To challenge Fine Gael and Fianna Fáil and address these crises’, the left needs to come together to build national movements on workers’ rights, housing and environmental sustainability. We also need to revisit policies such as those developed as part of the Right2Change initiative and explore the possibility of increased left cooperation during elections.

This cooperation would also be considerably strengthened if progressive forces publicly ruled out coalition with Fine Gael and Fianna Fáil.

Coalition with these parties will undermine confidence in any progressive alternative to the establishment, strengthen the right and demoralise many voters looking for a progressive alternative to neoliberal policies. 

We therefore urge all those who want a progressive alternative to build it collectively and to remember the disastrous electoral consequences for both the Greens and Labour when, in recent years, they entered coalition governments with Fianna Fáil and Fine Gael.

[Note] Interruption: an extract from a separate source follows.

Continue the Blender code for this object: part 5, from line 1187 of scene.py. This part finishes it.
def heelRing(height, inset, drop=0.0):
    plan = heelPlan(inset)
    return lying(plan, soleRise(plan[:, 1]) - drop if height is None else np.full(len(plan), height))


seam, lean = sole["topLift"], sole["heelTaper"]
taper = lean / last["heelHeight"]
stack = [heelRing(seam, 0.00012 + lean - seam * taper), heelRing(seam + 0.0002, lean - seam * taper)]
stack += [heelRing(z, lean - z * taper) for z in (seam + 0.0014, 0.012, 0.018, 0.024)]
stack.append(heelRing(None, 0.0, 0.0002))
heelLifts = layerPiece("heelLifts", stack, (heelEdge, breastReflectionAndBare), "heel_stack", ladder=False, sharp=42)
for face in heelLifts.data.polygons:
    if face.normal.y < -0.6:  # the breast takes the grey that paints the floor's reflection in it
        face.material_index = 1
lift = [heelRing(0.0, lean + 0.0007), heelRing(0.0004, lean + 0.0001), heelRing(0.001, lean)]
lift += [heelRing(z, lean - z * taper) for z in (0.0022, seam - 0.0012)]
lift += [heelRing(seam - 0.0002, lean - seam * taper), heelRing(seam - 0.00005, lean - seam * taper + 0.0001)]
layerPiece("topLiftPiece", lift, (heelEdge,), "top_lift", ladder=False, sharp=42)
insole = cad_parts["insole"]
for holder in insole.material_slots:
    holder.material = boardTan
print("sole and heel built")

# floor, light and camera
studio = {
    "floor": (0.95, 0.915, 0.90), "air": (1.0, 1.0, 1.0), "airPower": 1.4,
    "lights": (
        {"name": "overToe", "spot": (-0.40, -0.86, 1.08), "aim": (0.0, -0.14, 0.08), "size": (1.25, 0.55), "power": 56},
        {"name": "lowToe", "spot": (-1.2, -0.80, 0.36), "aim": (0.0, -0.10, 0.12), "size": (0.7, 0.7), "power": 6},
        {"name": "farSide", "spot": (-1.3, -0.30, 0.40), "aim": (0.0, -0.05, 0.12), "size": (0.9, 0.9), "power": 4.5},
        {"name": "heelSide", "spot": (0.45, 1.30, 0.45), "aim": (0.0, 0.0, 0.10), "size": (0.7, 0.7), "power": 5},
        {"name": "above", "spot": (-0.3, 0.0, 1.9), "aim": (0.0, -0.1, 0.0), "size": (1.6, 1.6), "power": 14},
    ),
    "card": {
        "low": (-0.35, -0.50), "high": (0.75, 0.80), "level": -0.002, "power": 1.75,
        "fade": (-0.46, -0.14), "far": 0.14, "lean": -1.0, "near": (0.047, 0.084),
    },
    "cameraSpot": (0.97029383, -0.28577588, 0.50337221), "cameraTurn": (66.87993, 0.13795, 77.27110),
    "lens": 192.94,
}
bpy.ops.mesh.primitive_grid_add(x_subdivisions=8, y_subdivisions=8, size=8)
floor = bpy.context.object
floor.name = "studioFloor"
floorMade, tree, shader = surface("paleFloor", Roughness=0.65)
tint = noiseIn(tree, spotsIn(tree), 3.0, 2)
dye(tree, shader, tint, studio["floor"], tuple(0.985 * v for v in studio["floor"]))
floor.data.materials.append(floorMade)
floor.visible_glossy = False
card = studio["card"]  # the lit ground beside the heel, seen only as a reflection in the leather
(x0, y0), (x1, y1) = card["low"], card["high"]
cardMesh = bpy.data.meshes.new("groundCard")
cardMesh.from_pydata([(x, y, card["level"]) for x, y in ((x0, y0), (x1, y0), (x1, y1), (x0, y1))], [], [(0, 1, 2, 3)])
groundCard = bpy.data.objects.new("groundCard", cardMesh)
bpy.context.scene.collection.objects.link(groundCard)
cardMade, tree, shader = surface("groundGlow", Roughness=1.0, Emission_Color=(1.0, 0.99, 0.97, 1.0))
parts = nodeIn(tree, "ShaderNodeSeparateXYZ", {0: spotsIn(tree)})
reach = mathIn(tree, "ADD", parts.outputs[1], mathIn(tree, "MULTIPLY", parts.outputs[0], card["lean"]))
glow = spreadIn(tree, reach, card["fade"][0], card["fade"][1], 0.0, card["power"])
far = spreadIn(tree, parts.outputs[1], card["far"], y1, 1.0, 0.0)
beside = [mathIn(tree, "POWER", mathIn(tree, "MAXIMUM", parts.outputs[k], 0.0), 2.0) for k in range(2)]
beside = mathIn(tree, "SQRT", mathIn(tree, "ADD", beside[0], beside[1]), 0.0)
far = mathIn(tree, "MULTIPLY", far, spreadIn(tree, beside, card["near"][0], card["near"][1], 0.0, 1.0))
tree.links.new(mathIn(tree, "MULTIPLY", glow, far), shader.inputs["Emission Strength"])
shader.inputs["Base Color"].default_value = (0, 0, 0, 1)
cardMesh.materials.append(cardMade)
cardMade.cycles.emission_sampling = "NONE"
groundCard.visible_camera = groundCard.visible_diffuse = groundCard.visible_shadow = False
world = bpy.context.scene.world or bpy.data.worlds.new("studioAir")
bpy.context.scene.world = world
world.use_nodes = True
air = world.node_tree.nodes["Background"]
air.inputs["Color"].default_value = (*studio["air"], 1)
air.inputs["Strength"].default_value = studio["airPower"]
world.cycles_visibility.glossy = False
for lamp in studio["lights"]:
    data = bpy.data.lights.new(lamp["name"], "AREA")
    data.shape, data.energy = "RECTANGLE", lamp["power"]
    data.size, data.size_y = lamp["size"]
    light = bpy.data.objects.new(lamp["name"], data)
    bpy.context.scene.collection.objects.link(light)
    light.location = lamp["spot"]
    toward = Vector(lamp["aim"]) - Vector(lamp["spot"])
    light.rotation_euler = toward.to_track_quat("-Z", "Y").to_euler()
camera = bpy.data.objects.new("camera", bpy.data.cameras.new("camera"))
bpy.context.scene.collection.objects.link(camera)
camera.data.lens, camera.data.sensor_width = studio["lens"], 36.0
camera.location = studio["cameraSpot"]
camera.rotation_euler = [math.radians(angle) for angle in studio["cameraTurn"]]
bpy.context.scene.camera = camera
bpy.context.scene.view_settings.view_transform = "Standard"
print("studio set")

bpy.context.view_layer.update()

There is much to be done and only a left publicly committed to replacing the right-wing political establishment and offering a genuinely left alternative will have any chance of succeeding. People Before Profit is willing to play its part in developing this project and we are hopeful others will work with us to make it happen. 

To move this forward we are calling on other forces of the left to discuss the possibility of unified action in the following areas. 

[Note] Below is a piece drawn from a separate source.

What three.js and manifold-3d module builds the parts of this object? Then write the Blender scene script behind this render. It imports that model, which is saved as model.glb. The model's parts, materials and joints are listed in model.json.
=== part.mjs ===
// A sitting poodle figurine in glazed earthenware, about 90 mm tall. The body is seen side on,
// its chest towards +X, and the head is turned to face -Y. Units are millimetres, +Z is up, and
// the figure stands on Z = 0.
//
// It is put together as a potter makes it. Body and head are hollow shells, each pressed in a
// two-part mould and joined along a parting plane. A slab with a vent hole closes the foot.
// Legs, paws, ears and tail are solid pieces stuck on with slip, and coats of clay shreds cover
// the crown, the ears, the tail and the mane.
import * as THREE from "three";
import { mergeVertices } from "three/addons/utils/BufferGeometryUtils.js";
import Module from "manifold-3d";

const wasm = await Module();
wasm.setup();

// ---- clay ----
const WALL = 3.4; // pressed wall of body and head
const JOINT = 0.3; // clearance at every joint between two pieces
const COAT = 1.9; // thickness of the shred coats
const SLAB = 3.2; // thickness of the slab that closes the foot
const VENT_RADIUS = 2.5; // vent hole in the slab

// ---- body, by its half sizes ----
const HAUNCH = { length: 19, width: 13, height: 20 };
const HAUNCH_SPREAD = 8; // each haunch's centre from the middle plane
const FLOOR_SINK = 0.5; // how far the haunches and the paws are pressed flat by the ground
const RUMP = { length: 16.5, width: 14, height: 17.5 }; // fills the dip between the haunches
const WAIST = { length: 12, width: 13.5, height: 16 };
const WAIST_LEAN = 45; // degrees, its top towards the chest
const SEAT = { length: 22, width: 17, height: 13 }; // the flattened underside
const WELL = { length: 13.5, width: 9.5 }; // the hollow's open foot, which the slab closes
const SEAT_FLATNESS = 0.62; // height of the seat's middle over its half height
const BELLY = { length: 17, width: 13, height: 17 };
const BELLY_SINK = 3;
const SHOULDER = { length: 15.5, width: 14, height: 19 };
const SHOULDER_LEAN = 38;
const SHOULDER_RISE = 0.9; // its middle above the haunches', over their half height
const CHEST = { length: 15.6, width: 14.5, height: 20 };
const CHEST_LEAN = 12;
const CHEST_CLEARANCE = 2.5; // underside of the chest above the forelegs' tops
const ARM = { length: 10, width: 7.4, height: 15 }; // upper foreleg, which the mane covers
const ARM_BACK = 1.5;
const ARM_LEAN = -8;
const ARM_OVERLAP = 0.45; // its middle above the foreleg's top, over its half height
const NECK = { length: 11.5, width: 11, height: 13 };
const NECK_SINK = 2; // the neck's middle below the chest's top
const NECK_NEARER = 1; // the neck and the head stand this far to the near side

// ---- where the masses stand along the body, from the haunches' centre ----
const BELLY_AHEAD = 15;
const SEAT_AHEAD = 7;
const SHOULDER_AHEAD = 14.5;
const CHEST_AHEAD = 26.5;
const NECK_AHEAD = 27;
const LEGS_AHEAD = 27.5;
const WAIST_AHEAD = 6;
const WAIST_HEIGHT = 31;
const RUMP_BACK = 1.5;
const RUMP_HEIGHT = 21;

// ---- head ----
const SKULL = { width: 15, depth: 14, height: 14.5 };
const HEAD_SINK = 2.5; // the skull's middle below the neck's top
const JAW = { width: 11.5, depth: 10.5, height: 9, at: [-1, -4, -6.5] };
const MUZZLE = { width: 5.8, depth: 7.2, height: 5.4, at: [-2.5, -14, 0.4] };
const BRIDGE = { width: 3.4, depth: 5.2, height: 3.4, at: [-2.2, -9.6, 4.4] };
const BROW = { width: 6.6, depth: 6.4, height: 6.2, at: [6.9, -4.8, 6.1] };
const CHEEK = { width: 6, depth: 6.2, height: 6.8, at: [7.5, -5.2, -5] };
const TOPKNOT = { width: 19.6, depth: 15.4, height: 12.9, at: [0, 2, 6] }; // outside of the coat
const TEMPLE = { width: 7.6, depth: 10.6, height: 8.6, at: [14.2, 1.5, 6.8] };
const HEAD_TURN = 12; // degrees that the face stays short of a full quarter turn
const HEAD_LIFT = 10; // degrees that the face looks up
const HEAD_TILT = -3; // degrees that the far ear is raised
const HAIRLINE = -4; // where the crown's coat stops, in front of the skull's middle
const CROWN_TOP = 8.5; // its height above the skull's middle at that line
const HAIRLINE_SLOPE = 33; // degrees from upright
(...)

  1. A campaign to increase union density – particularly among the young – and to fight for a living wage of €12.30 an hour and better pay and conditions for workers generally.
  2. Increased cooperation in the fight to build a national housing movement 
  3. Increased cooperation in the fight against climate change with a particular focus on a just transition for workers, communities and small farmers and on the Global Strike on September 20.
  4. The upcoming bi-elections

For our part, we shall engage in a series of meetings with left parties, networks and unions who are interested in discussing these proposals.